Maladie à part entière ou stade précoce de la démence, la déficience cognitive légère (ou MCI comme « mild cognitive impairment ») a fait l'objet de nombreuses controverses. Le point avec le Dr Adrian Ivanoiu, neurologue et chef de service adjoint aux Cliniques Universitaires Saint Luc.
Plusieurs critères doivent être pris en compte dans le diagnostic d'une MCI. La personne âgée (au delà de 50 ans) doit se plaindre d'au moins un trouble cognitif (perte de mémoire, troubles du langage...). Plainte qui doit être confirmée par une personne de son entourage et objectivée par une mesure de sa performance mnésique (un test de mémoire). Second critère: la personne doit encore être suffisamment autonome pour que le diagnostic de démence puisse être écarté.

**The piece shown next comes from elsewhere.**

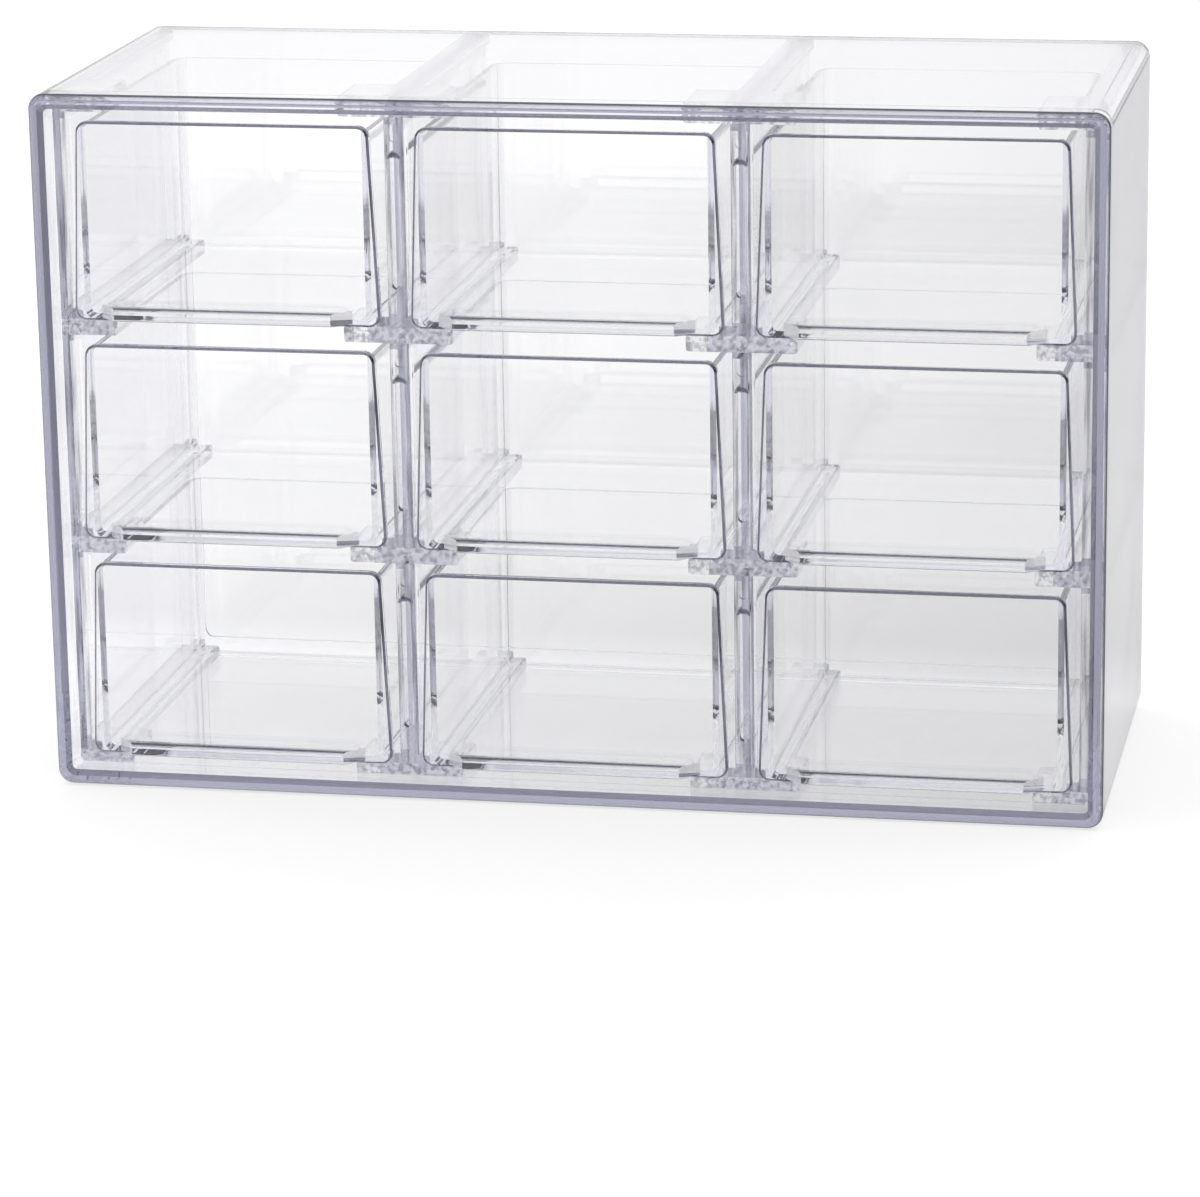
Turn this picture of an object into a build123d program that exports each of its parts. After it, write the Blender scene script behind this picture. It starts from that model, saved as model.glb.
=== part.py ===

Elle doit encore pouvoir se déplacer seule, aller faire ses courses, cuisiner ou encore payer ses factures sans difficulté.
Dans les années 80, les chercheurs considéraient les MCI comme des étapes normales dans le processus de vieillissement. Au début des années 90, ils se sont cependant rendu compte qu'un grand nombre de personnes souffrant de MCI développait une démence de type Alzheimer ou autre quelques années plus tard. Les MCI ont donc été classées dans la catégorie des pathologies pouvant laisser présager une maladie neurodégénérative.

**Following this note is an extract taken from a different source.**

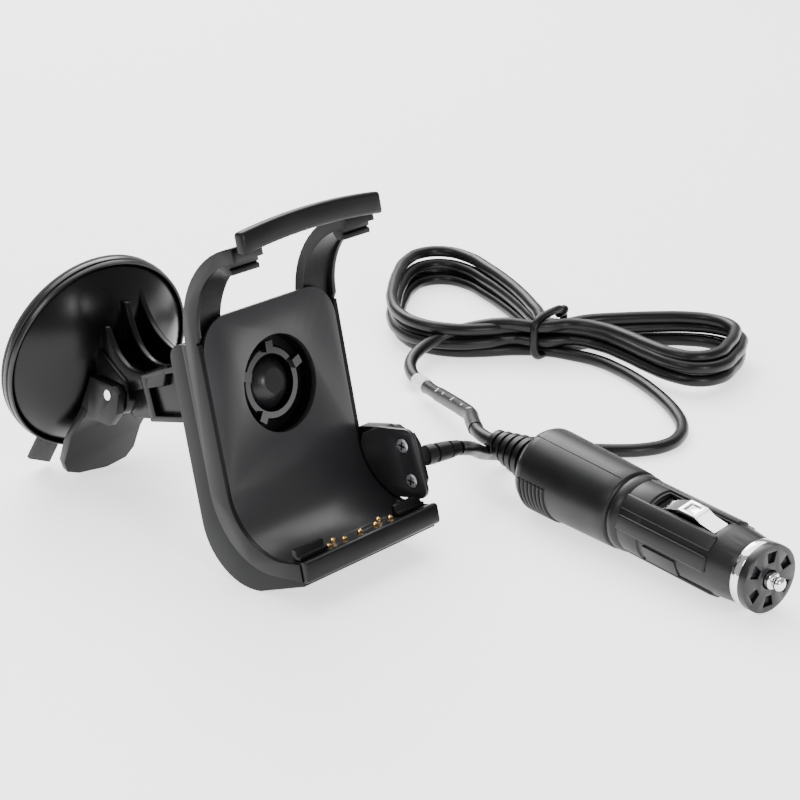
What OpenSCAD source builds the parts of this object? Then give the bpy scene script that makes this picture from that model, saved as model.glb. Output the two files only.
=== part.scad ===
// Powered suction mount for a handheld navigator: a leaning cradle with a ball joint,
// a lever-locked suction cup, and a 12 V lighter-socket lead that is wound in a tied hank.
// +X runs across the cradle, -Y is the side that the navigator faces, +Z is up.

/* [Cradle] */
// Lean of the cradle away from upright, in degrees
lean = 13; // [8:1:18]
// Width of the cradle over its side frame
cradle_w = 52; // [50:1:56]
// Height of the back plate above the foot, along the plate
plate_h = 66; // [62:1:70]
// Thickness of the back plate
plate_t = 1.8; // [1.5:0.1:2.2]
// Radius of the curve between back plate and shelf
curve_r = 18; // [16:1:20]
// Height of the shelf above the foot
shelf_z = 8; // [7.5:0.5:9]
// Distance that the shelf reaches forward of the back plate
shelf_reach = 22.8; // [22:0.2:24]
// Diameter of the round opening in front of the ball
hole_d = 26.6; // [25:0.2:28]
// Height of that opening's centre, along the plate
hole_z = 49; // [48:0.5:50]
// Outer radius of the arms that reach over the navigator
arch_r = 25.2; // [24.8:0.2:26]
// Thickness of those arms
arch_t = 5.4; // [4:0.2:5.4]
// Width of each arm
arch_w = 10.5; // [8:0.5:12]

/* [Ball joint] */
// Diameter of the ball
ball_d = 17; // [16.6:0.2:17.2]
// Depth of the ball's centre behind the plate's face
ball_depth = 10; // [9.8:0.1:10.2]
// Slope of the arm below level, in degrees
arm_drop = 18; // [16:1:20]

/* [Suction cup] */
// Diameter over the rim
cup_d = 61.4; // [60:0.2:63]
// Height of the dome
dome_h = 14; // [13:0.5:15]
// Pitch of the cup, face up, in degrees
cup_pitch = 13; // [11:1:14]
// Yaw of the cup, in degrees
cup_yaw = -7.7; // [-9:0.1:-6]
// Turn of the cup about its own axis, in degrees
cup_turn = 6.5; // [4:0.5:8]
// Distance from the rim to the lever's pivot
pivot_d = 24; // [23.5:0.5:25]
// Width of the lever
lever_w = 23; // [22.8:0.2:24]

/* [Plug] */
// Diameter of the nose that enters the socket
nose_d = 20.9; // [20.2:0.1:20.9]
// Width of the side contacts.
contact_w = 5.4; // [4:0.1:7]
// Diameter of the flange at the tip
tip_flange_d = 18.9; // [18.4:0.1:19.2]
// Length of the grip
grip_len = 38; // [36:1:40]
// Diameter of the grip at its rear
grip_rear_d = 24.6; // [24.2:0.2:25]
// Diameter of the grip at its front
grip_front_d = 22.7; // [22.5:0.1:23]

/* [Cord] */
// Diameter of the cord
cord_d = 4; // [3.8:0.1:4.2]
// Height of the hank
hank_h = 14; // [12:0.5:15]

/* [Hidden] */
$fn = 64;
eps = 0.05;

// Moves the whole assembly so that the origin is under the middle of the mount's box.
origin_shift = [-3.95, -40.3, 0];

// Cradle, in its own leaning frame: y = 0 is the plate's face, z runs up the plate.
plate_w = cradle_w - 2.8;
wall_x = plate_w / 2 + 0.1;
inner_x = wall_x - 2;
// The plate stands a little above the frame, thinned at the back to clear the arms.
plate_top = plate_h + 5.6;
plate_top_t = 1.1;
plate_corner_r = 9.5;
back_y = 12.5;
heel_r = 18;
heel_y = -5.5;
heel_z = (heel_r + heel_y * sin(lean)) / cos(lean);
shell_t = 2;
shell_r = 4;
SHELL_SCREW_Z = [22, 57];
lip_t = 2.4;
lip_h = 5.4;
curve_z = shelf_z + curve_r;
part_y = 6.5;
arch_z = plate_h;
arch_y = -(arch_r - 5);
bar_z = arch_z + arch_r;
bar_half = cradle_w / 2 - 0.4;
bar_t = 3.4;
hook_z = 84.2;
arch_taper = 1.6;
web_t = 2.8;

// Ball joint
ball_r = ball_d / 2;
liner_t = 1.15;
seat_r = ball_r + liner_t + 0.1;
stud_r = 3.6;
shank_r = 3;
shank_gap = 0.05;
ball_at = [0, ball_depth * cos(lean) + hole_z * sin(lean), -ball_depth * sin(lean) + hole_z * cos(lean)];
arm_yaw = -0.9;

// Suction cup
cup_at = [4, 92, 36.2];
cup_r = cup_d / 2;
dome_r = (cup_r * cup_r + dome_h * dome_h) / (2 * dome_h);
dome_t = 2.2;
rim_in = cup_r - 1.2;
hub_x = 8.7;
pin_r = 1.5;
fit = 0.05;

// Contact pins: places on the shelf as [across, along the shelf]
PINS = [[-12, -20], [-6, -20], [0, -20], [6, -20], [12, -20], [-7.8, -17.4], [10, -17.4]];
// Screws of the module as [forward, up]
MODULE_SCREWS = [[-16.2, 24.6], [-17.4, 14.6]];
contact_r = 0.8;
contact_up = 1.2;

// Plug: x = 0 is the face of the tip flange, +x points out of the tip.
plug_at = [52.4, -112.1, 10.2];
plug_pitch = 1.43;
plug_yaw = -100.4;
plug_roll = 14;
tongue_roll = 25;
nose_front_r = nose_d / 2 - 0.5;
nose_len = 50;
split_gap = 0.02;
grip_end = -(nose_len + grip_len);
boot_len = 21;

// Lead from the strain relief to the hank, tail from the hank to the plug
LEAD = [
    [44.6, -13.9, 22], [50, -12.8, 20], [57, -9.5, 16.5], [65, -5, 12], [73, -0.5, 8], [81, 1, 5],
    [89, 0, 3], [97, -5, 2.2], [105, -12, 2.2], [111, -19.5, 2.2], [117.5, -25.5, 2.2], [125, -28.5, 2.2],
    [133, -27.5, 2.2], [141, -23, 2.2], [148, -16, 2.2], [154, -8, 2.2], [159.5, 1, 2.2],
    [164.5, 11, 2.2], [169, 22, 2.2], [171.5, 32, 2.2], [171.5, 42, 2.2]
];
TAIL = [
    [72, -4.9, 12.8], [73.4, 1, 12.8], [76.6, 6.5, 12.6], [81.6, 12, 12], [88, 18.4, 10.8], [93, 26, 9.4],
    [98.3, 35, 7.8], [103.6, 44.5, 6.2], [108.5, 53.5, 5], [113, 61.5, 4], [118, 68.8, 3.8],
    [123.6, 74, 4.4], [130.5, 76.8, 5.6], [138, 76.8, 7.2], [145, 73.6, 9.2], [151.5, 68.2, 11],
    [157, 61, 12.2], [161, 53.5, 12.6]
];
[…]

C'est exact. Il a été démontré que, dans certains cas, l'état du patient peut se stabiliser ou même évoluer positivement. Nous manquons toutefois de recul pour déterminer le pourcentage exact de personnes qui seront épargnées. Pour ma part, je pense que seule une minorité des patients atteints de MCI ne développera pas la maladie d'Alzheimer par la suite. 10 % tout au plus...
Les médicaments donnés au stade débutant de la maladie d'Alzheimer se sont révélés inefficaces pour lutter contre les MCI. Malheureusement, il n'existe encore aucun traitement à l'heure actuelle. Une situation qui pose question... Est-il vraiment indispensable, dans ce cas, d'annoncer aux patients qu'ils souffrent de cette maladie? Il me semble que plusieurs arguments le justifient. Primo: il subsiste toujours une chance pour que le patient ne présente pas de démence ou ne la développe que très tardivement. Secundo: le diagnostic de MCI implique d'être particulièrement attentif aux premiers signes de la maladie d'Alzheimer et permet donc d'agir le plus tôt possible pour tenter de ralentir son évolution. Tertio : le patient averti peut organiser sa vie en conséquence et se prémunir d'éventuels conflits avec ses proches qui, ne comprenant pas son état, pourraient croire "qu’il le fait exprès".
Il n'existe pas de recettes miracles, mais la plupart des études montrent que les personnes qui restent actives et qui continuent à stimuler leur mémoire jusqu'à un âge avancé présentent moins de risques de démence. Une constatation qui ne signifie pas qu'il faut passer toutes ses journées à résoudre des mots-croisés... La meilleure attitude à adopter? Rester curieux et ouvert au monde qui nous entoure et tenter de mener une vie épanouie.